In this example, it retains snapshots for 7 days, keeps a minimum of 3 snapshots, and cleans expired files.
-
snapshotRetentionPeriodInDays –The number of days to retain snapshots
before expiring them. The default value is 5
.
-
numberOfSnapshotsToRetain – The minimum number of snapshots to keep, even
if they are older than the retention period. The default value is 1
.
-
cleanExpiredFiles – A boolean indicating whether to delete expired data
files after expiring snapshots. The default value is true
.
When set to true, older snapshots are removed from table metadata, and their
underlying files are deleted. If this parameter is set to false, older snapshots
are removed from table metadata but their underlying files remain in the storage
as orphan files.
- Amazon API
-
Call CreateTableOptimizer operation to enable snapshot retention optimizer for a table.

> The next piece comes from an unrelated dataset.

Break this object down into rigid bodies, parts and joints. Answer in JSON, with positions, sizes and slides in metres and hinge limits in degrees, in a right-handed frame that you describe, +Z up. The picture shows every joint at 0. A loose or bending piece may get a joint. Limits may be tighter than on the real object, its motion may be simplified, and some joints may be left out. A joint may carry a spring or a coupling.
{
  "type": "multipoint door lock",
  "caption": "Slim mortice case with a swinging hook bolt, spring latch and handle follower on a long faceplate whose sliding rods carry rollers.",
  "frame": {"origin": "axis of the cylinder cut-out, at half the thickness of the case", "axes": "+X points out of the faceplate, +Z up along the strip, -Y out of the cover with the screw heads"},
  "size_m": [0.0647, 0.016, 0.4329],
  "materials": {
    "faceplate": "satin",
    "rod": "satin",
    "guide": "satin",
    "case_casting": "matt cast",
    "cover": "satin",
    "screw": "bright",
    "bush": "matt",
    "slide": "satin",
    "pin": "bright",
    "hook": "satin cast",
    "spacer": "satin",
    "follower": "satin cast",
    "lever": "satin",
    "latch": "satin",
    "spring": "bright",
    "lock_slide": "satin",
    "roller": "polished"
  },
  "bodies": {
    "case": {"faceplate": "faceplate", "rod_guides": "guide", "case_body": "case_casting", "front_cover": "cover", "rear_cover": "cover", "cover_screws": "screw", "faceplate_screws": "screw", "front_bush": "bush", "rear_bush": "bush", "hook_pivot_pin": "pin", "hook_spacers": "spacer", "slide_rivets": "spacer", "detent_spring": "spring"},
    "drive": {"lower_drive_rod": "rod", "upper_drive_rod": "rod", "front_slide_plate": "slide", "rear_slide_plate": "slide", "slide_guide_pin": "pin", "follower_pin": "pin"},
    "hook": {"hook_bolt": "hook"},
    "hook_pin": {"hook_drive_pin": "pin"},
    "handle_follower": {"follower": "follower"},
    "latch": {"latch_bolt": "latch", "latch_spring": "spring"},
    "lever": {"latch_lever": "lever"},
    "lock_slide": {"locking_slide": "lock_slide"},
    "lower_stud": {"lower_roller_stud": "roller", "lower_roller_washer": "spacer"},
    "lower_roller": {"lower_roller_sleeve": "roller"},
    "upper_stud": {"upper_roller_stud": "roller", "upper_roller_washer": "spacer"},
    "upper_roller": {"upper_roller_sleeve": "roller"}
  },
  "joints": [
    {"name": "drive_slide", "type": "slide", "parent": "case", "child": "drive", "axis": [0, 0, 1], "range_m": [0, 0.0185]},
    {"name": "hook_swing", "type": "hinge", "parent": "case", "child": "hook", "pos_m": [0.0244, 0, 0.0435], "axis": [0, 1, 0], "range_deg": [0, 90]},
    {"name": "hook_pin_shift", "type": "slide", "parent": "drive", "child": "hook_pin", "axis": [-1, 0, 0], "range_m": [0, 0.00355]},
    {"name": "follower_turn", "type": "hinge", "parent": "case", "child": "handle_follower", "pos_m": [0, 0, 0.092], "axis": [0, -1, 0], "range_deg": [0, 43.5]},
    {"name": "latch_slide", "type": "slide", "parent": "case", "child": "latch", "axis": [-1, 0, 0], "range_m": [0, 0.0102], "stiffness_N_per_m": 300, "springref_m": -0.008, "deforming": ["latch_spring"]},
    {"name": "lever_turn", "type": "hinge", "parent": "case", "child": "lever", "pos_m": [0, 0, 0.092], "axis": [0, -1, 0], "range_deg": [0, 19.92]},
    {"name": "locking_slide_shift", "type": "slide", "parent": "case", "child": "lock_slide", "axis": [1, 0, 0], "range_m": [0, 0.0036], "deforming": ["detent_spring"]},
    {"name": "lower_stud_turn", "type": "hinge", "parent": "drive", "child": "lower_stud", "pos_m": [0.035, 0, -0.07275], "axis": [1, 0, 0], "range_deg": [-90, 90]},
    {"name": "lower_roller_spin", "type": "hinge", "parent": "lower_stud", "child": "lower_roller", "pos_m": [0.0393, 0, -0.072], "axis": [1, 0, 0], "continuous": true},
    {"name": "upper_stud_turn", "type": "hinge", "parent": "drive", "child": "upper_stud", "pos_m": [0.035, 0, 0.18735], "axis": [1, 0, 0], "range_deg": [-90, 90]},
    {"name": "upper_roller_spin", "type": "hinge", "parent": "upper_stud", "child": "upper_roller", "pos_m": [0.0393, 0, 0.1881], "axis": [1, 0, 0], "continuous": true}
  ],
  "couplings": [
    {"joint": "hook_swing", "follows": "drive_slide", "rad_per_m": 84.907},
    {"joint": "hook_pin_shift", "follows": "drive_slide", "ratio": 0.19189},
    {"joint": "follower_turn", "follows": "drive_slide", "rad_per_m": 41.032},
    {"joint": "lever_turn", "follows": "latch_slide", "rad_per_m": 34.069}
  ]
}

After you enable compaction, Table optimization tab shows the
following compaction details (after approximately 15-20 minutes):
- Start time
-
The time at which the snapshot retention optimizer started. The value is a timestamp in UTC time.
- Run time
-
The time shows how long the optimizer takes to complete the task. The value is a
timestamp in UTC time.
- Status
-
The status of the optimizer run. Values are success or fail.
- Data files deleted
Total number of files deleted.
- Manifest files deleted
-
Total number of manifest files deleted.
- Manifest lists deleted
-
Total number of manifest lists deleted.